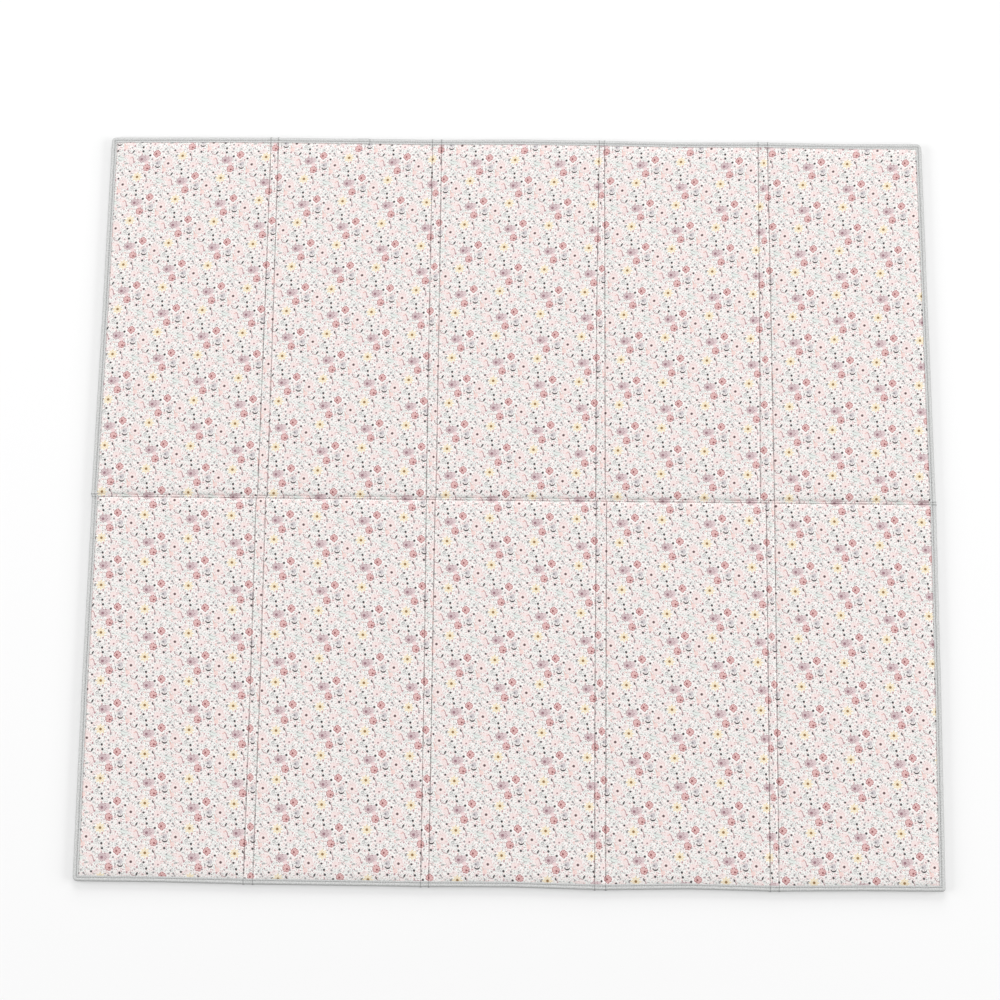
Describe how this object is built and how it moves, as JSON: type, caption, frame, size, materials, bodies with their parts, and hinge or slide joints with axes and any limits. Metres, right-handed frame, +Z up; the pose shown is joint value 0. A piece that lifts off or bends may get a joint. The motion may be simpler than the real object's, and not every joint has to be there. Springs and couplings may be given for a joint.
{
  "type": "baby play mat",
  "caption": "Flat rectangular padded folding play mat in flower-printed cotton, quilted into panels by stitched fold creases and edged with a cloth binding tape.",
  "frame": {"origin": "on the floor, under the middle of the mat's box", "axes": "+X along the long side, +Y towards the back edge, which is the picture's upper edge, +Z up from the floor through the printed face"},
  "size_m": [2.0142, 1.8114, 0.0121],
  "materials": {
    "printed_cotton": "plain-woven cotton with a small flower print, over thin padding",
    "grey_tape": "plain-woven cotton binding tape"
  },
  "bodies": {
    "root": {"padded_mat": "printed_cotton", "edge_binding": "grey_tape"}
  },
  "joints": []
}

==================================================

Copy out the full material exactly as it appears.

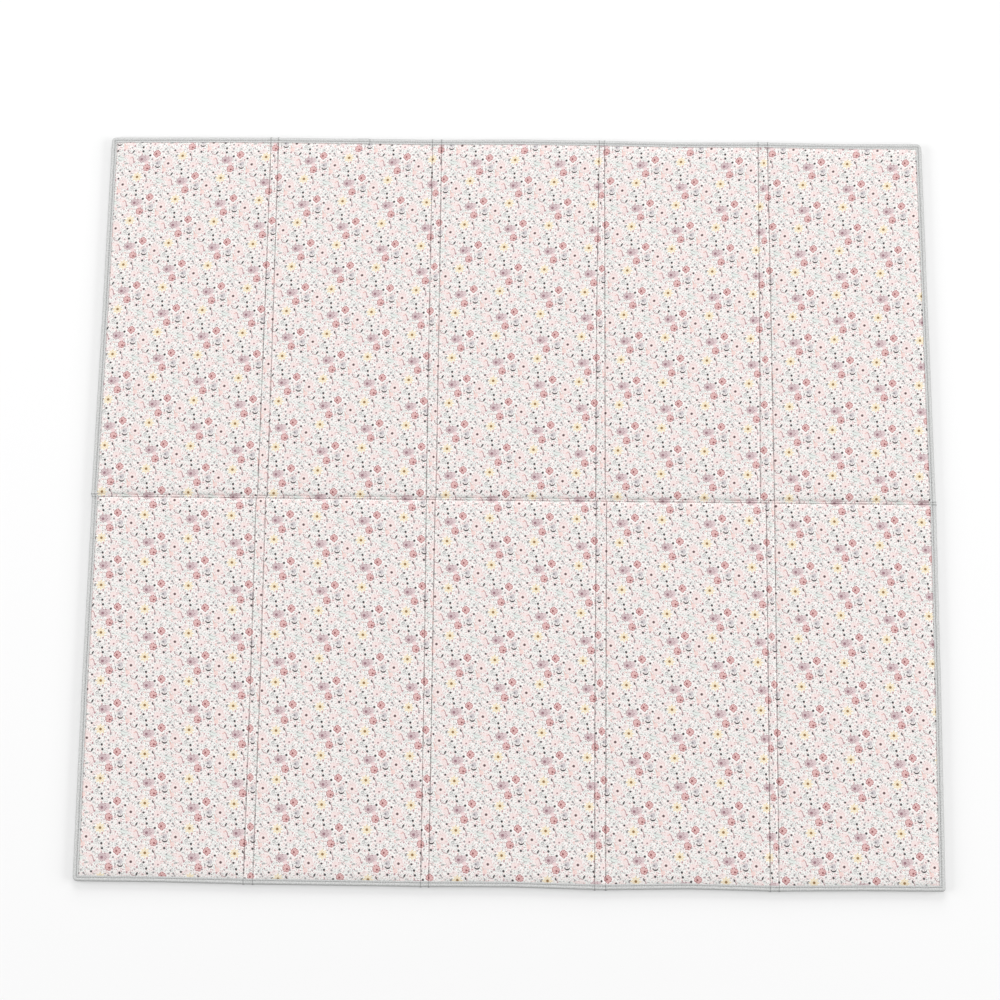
Describe how this object is built and how it moves, as JSON: type, caption, frame, size, materials, bodies with their parts, and hinge or slide joints with axes and any limits. Metres, right-handed frame, +Z up; the pose shown is joint value 0. A piece that lifts off or bends may get a joint. The motion may be simpler than the real object's, and not every joint has to be there. Springs and couplings may be given for a joint.
{
  "type": "baby play mat",
  "caption": "Flat rectangular padded folding play mat in flower-printed cotton, quilted into panels by stitched fold creases and edged with a cloth binding tape.",
  "frame": {"origin": "on the floor, under the middle of the mat's box", "axes": "+X along the long side, +Y towards the back edge, which is the picture's upper edge, +Z up from the floor through the printed face"},
  "size_m": [2.0142, 1.8114, 0.0121],
  "materials": {
    "printed_cotton": "plain-woven cotton with a small flower print, over thin padding",
    "grey_tape": "plain-woven cotton binding tape"
  },
  "bodies": {
    "root": {"padded_mat": "printed_cotton", "edge_binding": "grey_tape"}
  },
  "joints": []
}